Di solito i rappresentanti dei pazienti e dei famigliari hanno un legame molto forte basato sulla fiducia reciproca con i medici che si occupano di quella particolare malattia. Il rapporto fiduciario fa sì che i medici diventino interpreti preziosi dei bisogni dei malati e facciano da ponte con i ricercatori. Un esempio di ciò è la raccolta del consenso informato, che diventa veramente ‘informato’ grazie al dialogo tra il paziente e il suo curante, che è in grado di spiegare in modo chiaro e completo tutti gli aspetti dello studio clinico e rispondere ai dubbi del paziente.

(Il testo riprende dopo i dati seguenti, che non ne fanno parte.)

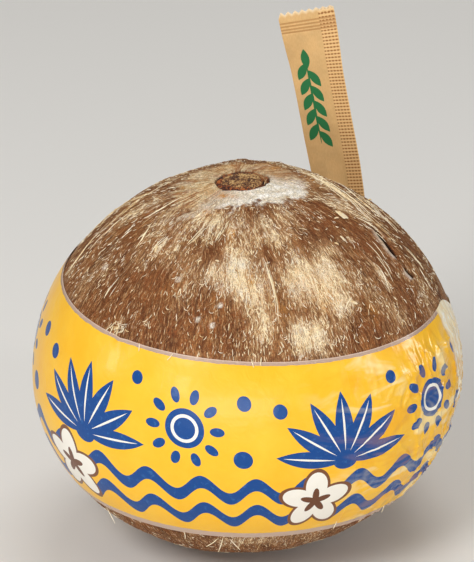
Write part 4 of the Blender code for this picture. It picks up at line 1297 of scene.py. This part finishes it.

Come si articolerà il lavoro del Gruppo nei prossimi mesi?
Fondazione Roche si è messa a disposizione del Gruppo di Persone non solo Pazienti. Per quanto riguarda il tema delle sperimentazioni cliniche, il nostro obiettivo è adesso quello di costruire un percorso partecipato, per approfondire la formazione delle Associazioni su questo tema e arrivare alla messa a punto di un documento di indirizzo espresso dalle stesse associazioni e presentato in un evento istituzionale. Altro obiettivo a breve termine è quello di ampliare il numero delle Associazioni all’interno del Gruppo Persone non solo Pazienti. Inoltre vorremmo raccogliere il maggior numero possibile di dati sui risultati che le Associazioni hanno raggiunto negli anni, sulla loro organizzazione interna, sui progetti che portano avanti. Insomma, ci piacerebbe portare a compimento una sorta di Report sullo stato dell’arte delle nostre Associazioni, documento che per ora manca. Riusciremo in questa attività solo con il consenso delle Associazioni e se avremo la capacità di offrire loro un servizio veramente utile. Più sapremo aiutare le Associazioni di pazienti a diventare protagoniste, più le stesse saranno in grado di aiutare i malati, i medici e il Sistema salute.